PROBLEM:
Each line of the listing that contains the word "scene" is to be copied.

INFORMATION PROVIDED:
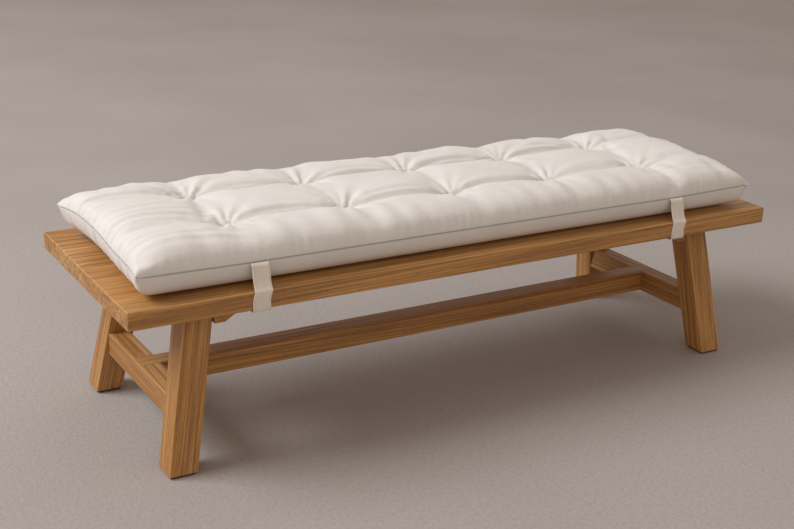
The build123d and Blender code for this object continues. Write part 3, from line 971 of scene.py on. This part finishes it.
def lights():
    middle = (0, 0, 0.25)
    soft_light("key", (-5.0, 2.0, 4.9), middle, (4.2, 3.4), 405.0, (0.93, 0.965, 1.0))
    soft_light("fill", (-1.5, -3.2, 2.2), middle, (3.0, 2.4), 12.0, (1.0, 0.88, 0.76))
    world = bpy.data.worlds.new("room")
    bpy.context.scene.world = world
    world.use_nodes = True
    sky = world.node_tree.nodes["Background"]
    sky.inputs["Color"].default_value = rgb(0.92, 0.82, 0.73)
    sky.inputs["Strength"].default_value = 0.52
    bpy.context.scene.view_settings.view_transform = "Standard"


def camera():
    """A view from the front left, a little above."""
    yaw, pitch, roll = 0.5445, 0.3345, 0.0331
    ahead = Vector((sin(yaw) * cos(pitch), cos(yaw) * cos(pitch), -sin(pitch)))
    right = Vector((cos(yaw), -sin(yaw), 0))
    up = right.cross(ahead)
    tilted_right = right * cos(roll) + up * sin(roll)
    tilted_up = up * cos(roll) - right * sin(roll)
    data = bpy.data.cameras.new("camera")
    data.lens = 57.35
    data.sensor_width = 36.0
    made = bpy.data.objects.new("camera", data)
    axes = Matrix((tilted_right, tilted_up, -ahead)).transposed()
    made.matrix_world = Matrix.Translation((-1.1130, -1.7479, 0.9106)) @ axes.to_4x4()
    bpy.context.scene.collection.objects.link(made)
    bpy.context.scene.camera = made


# ---------------------------------------------------------------- the whole scene

dress_wood()
set_material("bearer_screws", zinc())
felt_material = felt()
for end in ("front_left", "front_right", "back_left", "back_right"):
    set_material(f"foot_glide_{end}", felt_material)
hooks = closure_tape("hook_tape", 1.3 * MM, True)
loops = closure_tape("loop_tape", 0.9 * MM, False)
for end in ("left", "right"):
    set_material(f"hook_patch_{end}", hooks)
    set_material(f"loop_patch_{end}", loops)

cloth_material = cover_cloth("cotton_linen")
cover = cushion_cover(cloth_material)
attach(cover, "root")
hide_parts("cushion_top_panel", "cushion_bottom_panel", "cushion_filling")

twill = twill_cloth("twill_tape")
thread = thread_cloth("tufting_cord", rgb(0.74, 0.69, 0.61), rgb(0.50, 0.44, 0.36))
straps = []
for end, side_x in (("left", -STRAP_X), ("right", STRAP_X)):
    for face_name, face in (("front", -1), ("back", 1)):
        made = strap(f"tape_{face_name}_{end}", side_x, face, twill)
        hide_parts(f"strap_{face_name}_{end}")
        straps.append(made)
strap_stitches("tape_stitches", straps, thread)
tuft_stitches(cover, thread)

floor()
lights()
camera()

ANSWER TO THE EXERCISE:
The build123d and Blender code for this object continues. Write part 3, from line 971 of scene.py on. This part finishes it.
    bpy.context.scene.world = world
    bpy.context.scene.view_settings.view_transform = "Standard"
    bpy.context.scene.collection.objects.link(made)
    bpy.context.scene.camera = made
# ---------------------------------------------------------------- the whole scene